Dorothy Round was born in Worcestershire. When Helen Wills Moody stayed away, Round won the Wimbledon singles title twice. She'd already given the American idol a hard match in the 1933 final, winning the second set 8-6, and the following year she beat Helen Jacobs to win the title (7 July). Wills Moody popped over to win in 1935, then Round survived the 1937 Final against Poland's Jadwiga Jedzręjowska (3 July). Both of Round's winning finals went to a third set after she lost the second, but her booming groundstrokes, as hard as most men, saw her through. In each year, Round added the bonus of the mixed doubles title, which she won three times in a row, the first with Tatsuyoshi (Ryuki) Miki of Japan, the last two with Fred Perry.

In a packed day of track and field at the Olympics, the legendary Paavo Nurmi won his fifth gold medal of the Games, an unequalled record. He was running his seventh race in six days, including two finals within two hours (10 July) and a cross-country run in murderous heat (12 July), but today he had the great Ville Ritola alongside him, so Finland had no trouble winning the 3,000 metres team race.
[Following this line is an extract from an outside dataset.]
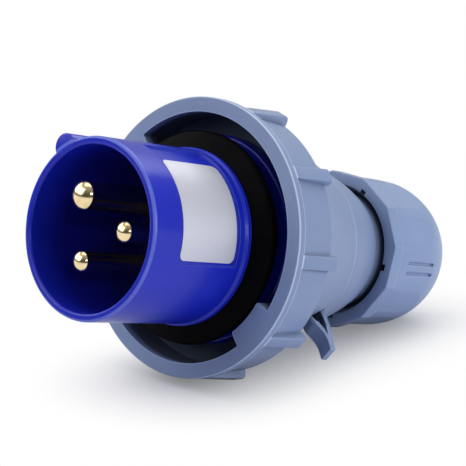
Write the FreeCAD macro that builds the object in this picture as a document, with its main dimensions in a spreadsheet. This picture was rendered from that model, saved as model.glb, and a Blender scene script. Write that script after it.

Another Finn, the veteran Albin Stenroos (born 25 February 1889) won the Marathon twelve years after finishing third in the 10,000 metres (8 July). Pulling away just before halfway, he won by nearly six minutes from Romeo Bertini of Italy, with multiple Boston Marathon winner Clarence DeMar third. The same heat that affected the cross-country race (12 July) was too much for many of the runners today: only 30 of the 58 finished the race - though it was obviously a race for experienced men: Stenroos was 35, Bertini 31, DeMar 36.

On the track, the ebullient little Italian Ugo Frigerio retained his title in the 10,000 metre walk, while the USA set world records in winning both relays, with Britain picking up a silver and bronze.

In the field, Clarence Houser won the discus to become the last man to do the shot-discus double at the Games. He won the discus again four years later.